In filamentous fungi, amyloid signaling sequences allow Nod-like receptors (NLRs) to activate downstream cell-death inducing proteins with HeLo and HeLo-like (HELL) domains and amyloid RHIM and RHIM-related motifs control immune defense pathways in mammals and flies. Herein, we show bioinformatically that analogous amyloid signaling motifs exist in bacteria. These short motifs are found at the N terminus of NLRs and at the C terminus of proteins with a domain we term BELL. The corresponding NLR and BELL proteins are encoded by adjacent genes. We identify 10 families of such bacterial amyloid signaling sequences (BASS), one of which (BASS3) is homologous to RHIM and a fungal amyloid motif termed PP. BASS motifs occur nearly exclusively in bacteria forming multicellular structures (mainly in Actinobacteria and Cyanobacteria). We analyze experimentally a subset of seven of these motifs (from the most common BASS1 family and the RHIM-related BASS3 family) and find that these sequences form fibrils in vitro. Using a fungal in vivo model, we show that all tested BASS-motifs form prions and that the NLR-side motifs seed prion-formation of the corresponding BELL-side motif.
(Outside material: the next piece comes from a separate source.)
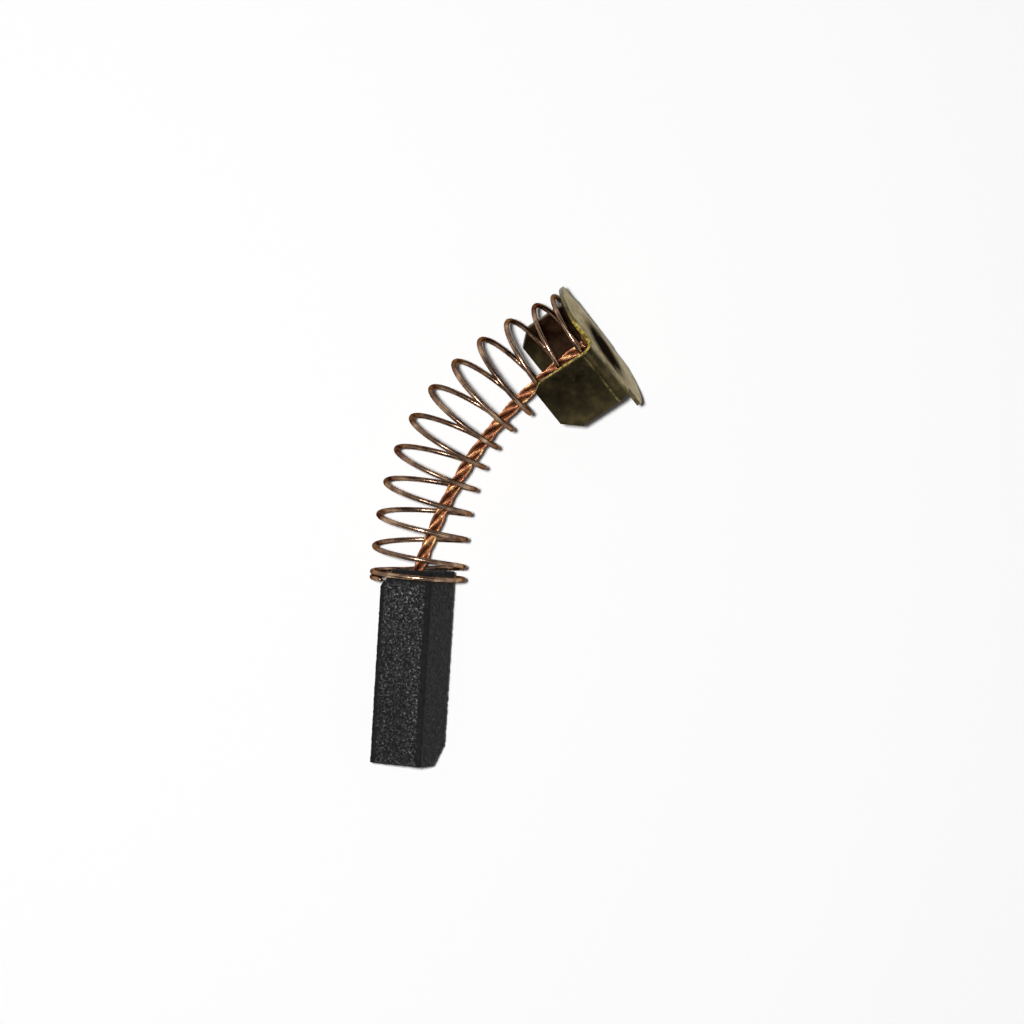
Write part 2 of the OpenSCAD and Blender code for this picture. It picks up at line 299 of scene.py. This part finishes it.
def make_strand(number):
    """One of the rope's strands: a ring of fine wires wound round a plain core."""
    line = rope_line()
    step = np.gradient(line, axis=0)
    turn = np.degrees(np.arctan2(step[:, 0], step[:, 1]))
    length = lengths_along(line)
    side, down = inward(turn), np.tile([0.0, 0.0, -1.0], (len(line), 1))

    def around(angle):
        return np.cos(angle)[:, None] * side + np.sin(angle)[:, None] * down

    lay = 2 * np.pi * (number / STRANDS + length / ROPE_LAY)
    middle_line = line + lay_r * around(lay)
    core_r = strand_r - CORE_INSET * fine_r
    parts = [tube(middle_line, side, down, np.full(len(line), core_r), CORE_SIDES)]
    for w in range(STRAND_WIRES):
        wind = lay + 2 * np.pi * (w / STRAND_WIRES - length / BUNCH_LAY)
        parts.append(tube(middle_line + (strand_r - fine_r) * around(wind), side, down,
                          np.full(len(line), fine_r * FINE_SWELL), FINE_SIDES))
    return new_piece(f"strand_wires_{number}", *joined(parts))


# ---------------------------------------------------------------- block
BLOCK_VOXEL = 0.14
GRAIN_SIZE, GRAIN_DEPTH = 0.3, 0.05
# the grain's noise: how fast its finer layers fade, how much finer each is, and how many there are
GRAIN_FADE, GRAIN_FINER, GRAIN_LAYERS = 1.0, 2.0, 2
# it rises no higher than this, as a share of its depth
GRAIN_TOP = 0.6


def make_block():
    """The block with its edges worn round and a fine pressed grain."""
    piece = copy_of("carbon_block", "carbon_body")
    remesh = piece.modifiers.new("grain", "REMESH")
    remesh.mode = "VOXEL"
    remesh.voxel_size = BLOCK_VOXEL * MM
    graph = bpy.context.evaluated_depsgraph_get()
    mesh = bpy.data.meshes.new_from_object(piece.evaluated_get(graph))
    piece.modifiers.clear()
    piece.data = mesh
    normals = [v.normal.copy() for v in mesh.vertices]
    for v, normal in zip(mesh.vertices, normals):
        grain = noise.fractal(v.co / (GRAIN_SIZE * MM), GRAIN_FADE, GRAIN_FINER, GRAIN_LAYERS)
        v.co += normal * min(grain, GRAIN_TOP) * GRAIN_DEPTH * MM
    mesh.polygons.foreach_set("use_smooth", [True] * len(mesh.polygons))
    return piece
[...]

We find that BASS3 motifs show partial prion cross-seeding with mammalian RHIM and fungal PP-motifs and that proline mutations on key positions of the BASS3 core motif, conserved in RHIM and PP-motifs, abolish prion formation. This work expands the paradigm of prion amyloid signaling to multicellular prokaryotes and suggests a long-term evolutionary conservation of these motifs from bacteria, to fungi and animals.